◆ Dataset records ◆
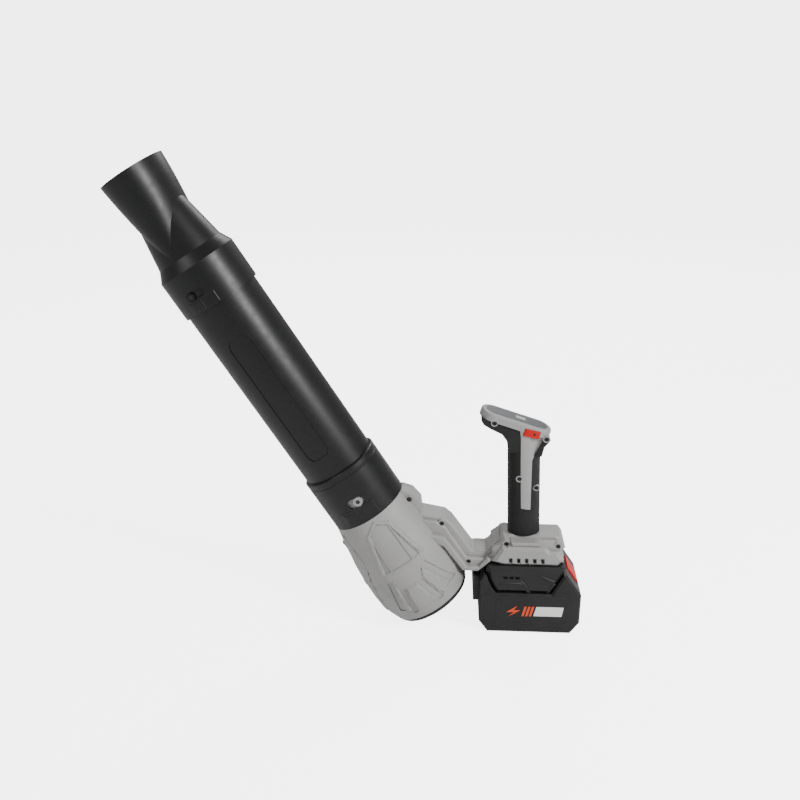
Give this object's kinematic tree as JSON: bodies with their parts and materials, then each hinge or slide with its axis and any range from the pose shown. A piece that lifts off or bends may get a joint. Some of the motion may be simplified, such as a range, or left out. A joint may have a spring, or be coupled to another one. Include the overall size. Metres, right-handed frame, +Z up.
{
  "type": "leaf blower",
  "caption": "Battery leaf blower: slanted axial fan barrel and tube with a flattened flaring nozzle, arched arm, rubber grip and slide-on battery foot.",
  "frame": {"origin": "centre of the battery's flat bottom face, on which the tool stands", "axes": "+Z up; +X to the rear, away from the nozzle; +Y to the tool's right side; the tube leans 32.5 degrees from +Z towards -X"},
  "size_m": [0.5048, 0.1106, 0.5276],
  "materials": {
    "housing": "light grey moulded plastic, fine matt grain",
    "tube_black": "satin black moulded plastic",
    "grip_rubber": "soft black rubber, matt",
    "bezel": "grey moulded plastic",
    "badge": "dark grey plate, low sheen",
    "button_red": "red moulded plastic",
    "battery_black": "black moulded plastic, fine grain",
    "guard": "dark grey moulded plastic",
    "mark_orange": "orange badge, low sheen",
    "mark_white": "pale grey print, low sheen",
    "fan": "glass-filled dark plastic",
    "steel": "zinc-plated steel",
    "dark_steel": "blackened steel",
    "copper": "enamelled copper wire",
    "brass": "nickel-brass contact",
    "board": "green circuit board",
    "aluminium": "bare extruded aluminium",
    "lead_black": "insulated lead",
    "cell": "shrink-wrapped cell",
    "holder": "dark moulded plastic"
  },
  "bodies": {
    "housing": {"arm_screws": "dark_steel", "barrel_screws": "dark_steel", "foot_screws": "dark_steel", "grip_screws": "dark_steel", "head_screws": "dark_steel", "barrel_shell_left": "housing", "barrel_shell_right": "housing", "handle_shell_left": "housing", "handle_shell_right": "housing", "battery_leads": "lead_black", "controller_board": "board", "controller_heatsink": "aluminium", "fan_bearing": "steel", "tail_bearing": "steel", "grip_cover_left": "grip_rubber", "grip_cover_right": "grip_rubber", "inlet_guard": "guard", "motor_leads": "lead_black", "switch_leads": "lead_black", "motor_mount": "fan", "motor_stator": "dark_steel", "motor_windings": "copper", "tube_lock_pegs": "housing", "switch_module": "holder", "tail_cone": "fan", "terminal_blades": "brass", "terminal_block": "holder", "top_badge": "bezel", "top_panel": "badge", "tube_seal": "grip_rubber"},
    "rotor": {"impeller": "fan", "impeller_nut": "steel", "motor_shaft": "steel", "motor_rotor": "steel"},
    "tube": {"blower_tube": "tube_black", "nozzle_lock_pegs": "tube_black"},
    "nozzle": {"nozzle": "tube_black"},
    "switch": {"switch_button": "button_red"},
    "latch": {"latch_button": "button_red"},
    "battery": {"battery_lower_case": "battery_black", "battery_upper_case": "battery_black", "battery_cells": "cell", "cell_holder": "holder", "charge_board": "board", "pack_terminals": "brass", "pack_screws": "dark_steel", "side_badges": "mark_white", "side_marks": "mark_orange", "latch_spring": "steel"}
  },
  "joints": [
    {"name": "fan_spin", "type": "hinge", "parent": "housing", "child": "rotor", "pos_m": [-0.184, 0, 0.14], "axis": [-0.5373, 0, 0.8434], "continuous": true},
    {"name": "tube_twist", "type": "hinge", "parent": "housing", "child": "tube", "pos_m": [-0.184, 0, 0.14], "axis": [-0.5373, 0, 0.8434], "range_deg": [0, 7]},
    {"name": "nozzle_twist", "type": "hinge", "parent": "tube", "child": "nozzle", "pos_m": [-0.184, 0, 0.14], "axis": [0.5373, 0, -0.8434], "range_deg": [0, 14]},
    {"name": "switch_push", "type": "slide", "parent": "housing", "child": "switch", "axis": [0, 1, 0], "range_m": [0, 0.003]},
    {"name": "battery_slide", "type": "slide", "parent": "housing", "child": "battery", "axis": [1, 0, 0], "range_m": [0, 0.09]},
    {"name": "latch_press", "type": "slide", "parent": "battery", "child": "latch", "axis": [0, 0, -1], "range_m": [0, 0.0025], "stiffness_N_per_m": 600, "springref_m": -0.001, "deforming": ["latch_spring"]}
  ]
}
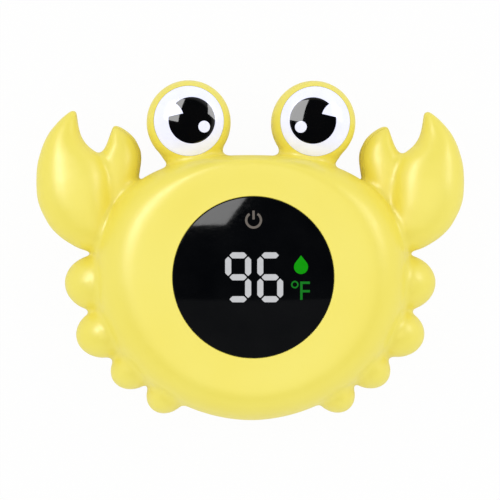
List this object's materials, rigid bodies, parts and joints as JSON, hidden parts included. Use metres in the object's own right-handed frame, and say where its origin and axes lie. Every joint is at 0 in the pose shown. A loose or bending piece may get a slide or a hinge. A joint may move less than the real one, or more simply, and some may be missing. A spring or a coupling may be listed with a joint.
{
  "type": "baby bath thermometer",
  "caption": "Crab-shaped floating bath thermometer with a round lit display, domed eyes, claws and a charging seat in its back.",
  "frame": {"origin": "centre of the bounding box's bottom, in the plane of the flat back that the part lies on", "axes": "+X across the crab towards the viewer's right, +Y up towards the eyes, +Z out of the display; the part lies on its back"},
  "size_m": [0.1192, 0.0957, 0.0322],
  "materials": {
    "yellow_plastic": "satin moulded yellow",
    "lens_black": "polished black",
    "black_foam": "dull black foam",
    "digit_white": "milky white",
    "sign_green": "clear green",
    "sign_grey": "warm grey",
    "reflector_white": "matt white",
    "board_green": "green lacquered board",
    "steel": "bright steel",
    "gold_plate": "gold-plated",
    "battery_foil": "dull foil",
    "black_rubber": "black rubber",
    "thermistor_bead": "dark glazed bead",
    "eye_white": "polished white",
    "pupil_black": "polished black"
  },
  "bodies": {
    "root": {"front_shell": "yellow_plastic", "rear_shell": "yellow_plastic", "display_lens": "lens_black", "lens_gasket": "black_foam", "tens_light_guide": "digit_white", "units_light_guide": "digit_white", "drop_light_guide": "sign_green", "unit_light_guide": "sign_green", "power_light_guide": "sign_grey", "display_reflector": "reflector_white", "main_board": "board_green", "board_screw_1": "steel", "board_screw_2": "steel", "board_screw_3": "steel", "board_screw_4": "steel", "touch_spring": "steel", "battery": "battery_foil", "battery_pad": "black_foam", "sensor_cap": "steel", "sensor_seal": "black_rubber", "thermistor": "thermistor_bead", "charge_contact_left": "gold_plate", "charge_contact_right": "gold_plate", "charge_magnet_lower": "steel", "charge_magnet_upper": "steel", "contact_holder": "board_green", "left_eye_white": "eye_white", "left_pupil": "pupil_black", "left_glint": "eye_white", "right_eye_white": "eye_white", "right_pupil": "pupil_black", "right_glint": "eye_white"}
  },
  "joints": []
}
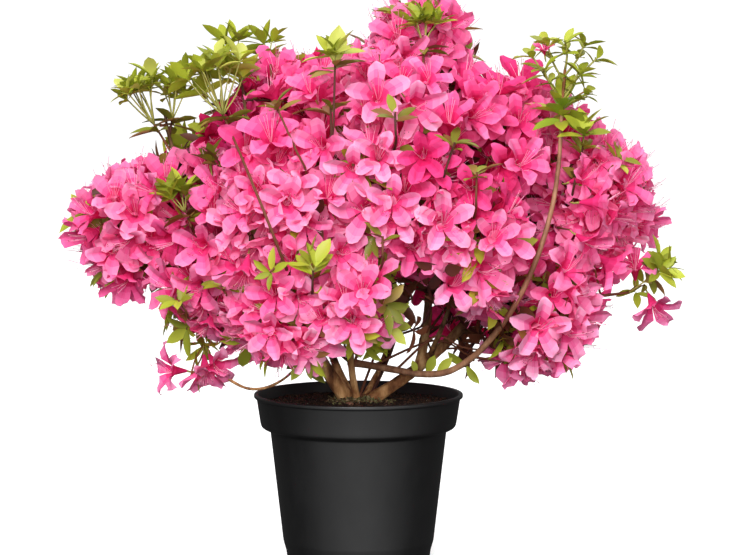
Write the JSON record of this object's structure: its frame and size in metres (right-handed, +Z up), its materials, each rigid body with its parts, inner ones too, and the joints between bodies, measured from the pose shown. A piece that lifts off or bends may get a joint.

* * *

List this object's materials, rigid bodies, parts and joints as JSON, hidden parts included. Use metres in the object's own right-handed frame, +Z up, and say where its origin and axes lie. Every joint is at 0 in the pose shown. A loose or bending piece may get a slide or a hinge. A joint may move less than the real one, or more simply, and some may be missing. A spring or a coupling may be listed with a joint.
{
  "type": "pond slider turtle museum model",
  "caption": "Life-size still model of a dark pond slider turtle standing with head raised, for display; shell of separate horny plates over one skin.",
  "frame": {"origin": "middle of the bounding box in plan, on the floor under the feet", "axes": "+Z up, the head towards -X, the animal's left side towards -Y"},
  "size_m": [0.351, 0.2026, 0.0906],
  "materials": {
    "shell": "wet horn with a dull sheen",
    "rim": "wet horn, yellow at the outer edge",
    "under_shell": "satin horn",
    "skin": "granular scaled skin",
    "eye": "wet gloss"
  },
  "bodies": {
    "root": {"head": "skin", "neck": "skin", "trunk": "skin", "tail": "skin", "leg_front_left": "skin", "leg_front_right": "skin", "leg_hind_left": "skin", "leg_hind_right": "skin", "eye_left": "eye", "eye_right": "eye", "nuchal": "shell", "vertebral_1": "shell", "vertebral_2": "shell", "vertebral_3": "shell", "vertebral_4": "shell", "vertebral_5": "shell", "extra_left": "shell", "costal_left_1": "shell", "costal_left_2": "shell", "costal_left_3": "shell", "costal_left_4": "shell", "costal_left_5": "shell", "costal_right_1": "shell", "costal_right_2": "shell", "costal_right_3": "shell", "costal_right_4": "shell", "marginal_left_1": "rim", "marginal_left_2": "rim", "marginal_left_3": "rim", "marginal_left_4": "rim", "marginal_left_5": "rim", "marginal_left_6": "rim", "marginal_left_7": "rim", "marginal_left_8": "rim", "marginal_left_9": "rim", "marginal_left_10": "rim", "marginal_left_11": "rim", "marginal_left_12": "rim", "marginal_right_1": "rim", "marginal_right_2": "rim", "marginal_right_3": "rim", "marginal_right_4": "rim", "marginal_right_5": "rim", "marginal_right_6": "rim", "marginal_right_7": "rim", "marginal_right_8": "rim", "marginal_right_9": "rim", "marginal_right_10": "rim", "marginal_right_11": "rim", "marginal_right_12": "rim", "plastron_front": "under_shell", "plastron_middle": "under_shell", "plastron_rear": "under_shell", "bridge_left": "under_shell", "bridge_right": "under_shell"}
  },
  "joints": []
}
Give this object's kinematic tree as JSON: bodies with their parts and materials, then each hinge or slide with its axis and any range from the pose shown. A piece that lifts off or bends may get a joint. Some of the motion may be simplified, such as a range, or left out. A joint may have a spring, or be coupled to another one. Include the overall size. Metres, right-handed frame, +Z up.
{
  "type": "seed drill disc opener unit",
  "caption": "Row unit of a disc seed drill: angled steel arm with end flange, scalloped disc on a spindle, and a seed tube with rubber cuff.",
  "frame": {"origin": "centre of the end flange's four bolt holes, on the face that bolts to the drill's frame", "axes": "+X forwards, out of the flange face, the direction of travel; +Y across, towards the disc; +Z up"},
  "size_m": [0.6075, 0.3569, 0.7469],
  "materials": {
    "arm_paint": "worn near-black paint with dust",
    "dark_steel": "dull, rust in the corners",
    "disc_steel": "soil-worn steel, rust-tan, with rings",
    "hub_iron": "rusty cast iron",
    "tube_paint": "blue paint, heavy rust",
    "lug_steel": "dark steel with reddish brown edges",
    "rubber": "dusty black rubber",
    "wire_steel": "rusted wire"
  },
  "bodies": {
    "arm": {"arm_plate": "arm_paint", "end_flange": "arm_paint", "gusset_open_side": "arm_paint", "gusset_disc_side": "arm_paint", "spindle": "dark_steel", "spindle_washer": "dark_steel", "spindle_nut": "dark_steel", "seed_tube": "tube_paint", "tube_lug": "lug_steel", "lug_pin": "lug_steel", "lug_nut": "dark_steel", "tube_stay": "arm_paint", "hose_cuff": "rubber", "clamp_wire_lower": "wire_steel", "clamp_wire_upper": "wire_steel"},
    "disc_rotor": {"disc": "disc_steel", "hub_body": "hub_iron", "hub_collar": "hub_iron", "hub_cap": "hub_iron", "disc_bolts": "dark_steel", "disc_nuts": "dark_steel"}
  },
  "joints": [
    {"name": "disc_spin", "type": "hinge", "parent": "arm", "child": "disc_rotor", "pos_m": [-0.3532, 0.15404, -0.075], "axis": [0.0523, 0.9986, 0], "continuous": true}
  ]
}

==

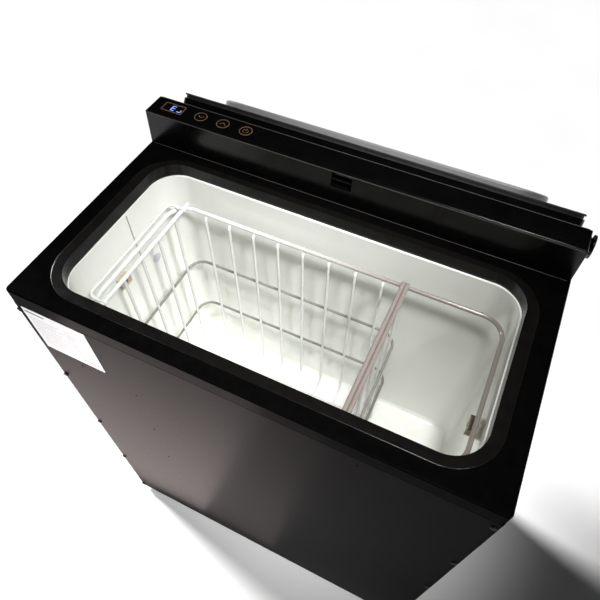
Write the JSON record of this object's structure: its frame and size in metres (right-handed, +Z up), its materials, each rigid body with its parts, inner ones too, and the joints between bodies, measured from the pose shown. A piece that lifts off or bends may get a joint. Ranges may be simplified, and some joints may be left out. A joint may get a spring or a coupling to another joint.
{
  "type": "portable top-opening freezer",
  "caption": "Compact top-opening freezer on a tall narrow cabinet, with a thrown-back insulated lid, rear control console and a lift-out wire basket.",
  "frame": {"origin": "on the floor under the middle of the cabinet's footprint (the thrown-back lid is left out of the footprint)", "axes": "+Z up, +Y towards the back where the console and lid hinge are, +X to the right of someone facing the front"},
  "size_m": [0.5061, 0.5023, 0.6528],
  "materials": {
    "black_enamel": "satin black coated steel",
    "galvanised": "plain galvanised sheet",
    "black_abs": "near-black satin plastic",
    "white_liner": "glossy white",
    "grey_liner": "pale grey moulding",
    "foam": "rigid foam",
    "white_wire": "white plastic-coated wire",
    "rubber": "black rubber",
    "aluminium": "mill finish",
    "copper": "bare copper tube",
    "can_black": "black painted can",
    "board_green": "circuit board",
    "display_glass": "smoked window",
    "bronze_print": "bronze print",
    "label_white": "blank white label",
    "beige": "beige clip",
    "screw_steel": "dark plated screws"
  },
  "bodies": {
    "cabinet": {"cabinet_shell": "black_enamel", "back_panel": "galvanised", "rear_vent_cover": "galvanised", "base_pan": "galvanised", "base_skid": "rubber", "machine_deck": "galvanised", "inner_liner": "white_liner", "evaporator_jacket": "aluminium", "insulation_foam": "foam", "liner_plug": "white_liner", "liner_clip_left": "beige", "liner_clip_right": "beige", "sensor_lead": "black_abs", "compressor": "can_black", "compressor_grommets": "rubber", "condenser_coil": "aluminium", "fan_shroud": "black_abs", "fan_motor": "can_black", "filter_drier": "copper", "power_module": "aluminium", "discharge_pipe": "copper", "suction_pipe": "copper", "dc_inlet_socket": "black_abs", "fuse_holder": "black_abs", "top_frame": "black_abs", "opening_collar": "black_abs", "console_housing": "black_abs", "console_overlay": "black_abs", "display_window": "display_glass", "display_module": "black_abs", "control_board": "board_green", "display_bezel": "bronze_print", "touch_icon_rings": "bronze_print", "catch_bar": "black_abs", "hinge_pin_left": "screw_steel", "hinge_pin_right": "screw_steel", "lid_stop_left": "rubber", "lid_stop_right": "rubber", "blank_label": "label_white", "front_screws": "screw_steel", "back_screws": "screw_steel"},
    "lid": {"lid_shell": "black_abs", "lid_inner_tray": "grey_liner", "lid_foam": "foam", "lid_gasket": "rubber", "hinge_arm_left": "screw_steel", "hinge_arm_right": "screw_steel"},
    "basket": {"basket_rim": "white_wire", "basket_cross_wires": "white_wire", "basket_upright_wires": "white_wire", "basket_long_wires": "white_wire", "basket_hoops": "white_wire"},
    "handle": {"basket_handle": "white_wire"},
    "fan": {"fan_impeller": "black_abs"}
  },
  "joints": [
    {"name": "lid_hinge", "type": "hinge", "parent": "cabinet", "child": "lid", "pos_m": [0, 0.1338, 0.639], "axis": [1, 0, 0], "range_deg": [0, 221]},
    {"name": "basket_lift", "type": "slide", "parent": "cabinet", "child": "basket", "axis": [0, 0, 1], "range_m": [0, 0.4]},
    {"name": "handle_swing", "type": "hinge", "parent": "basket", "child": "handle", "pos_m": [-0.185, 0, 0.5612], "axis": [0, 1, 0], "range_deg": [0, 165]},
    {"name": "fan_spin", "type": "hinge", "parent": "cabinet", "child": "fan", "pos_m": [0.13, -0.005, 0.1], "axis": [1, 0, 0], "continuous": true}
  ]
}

◆ What you should do ◆
Review the preceding data and report every line that includes the string "hidden".

◆ Task answer ◆
List this object's materials, rigid bodies, parts and joints as JSON, hidden parts included. Use metres in the object's own right-handed frame, and say where its origin and axes lie. Every joint is at 0 in the pose shown. A loose or bending piece may get a slide or a hinge. A joint may move less than the real one, or more simply, and some may be missing. A spring or a coupling may be listed with a joint.
List this object's materials, rigid bodies, parts and joints as JSON, hidden parts included. Use metres in the object's own right-handed frame, +Z up, and say where its origin and axes lie. Every joint is at 0 in the pose shown. A loose or bending piece may get a slide or a hinge. A joint may move less than the real one, or more simply, and some may be missing. A spring or a coupling may be listed with a joint.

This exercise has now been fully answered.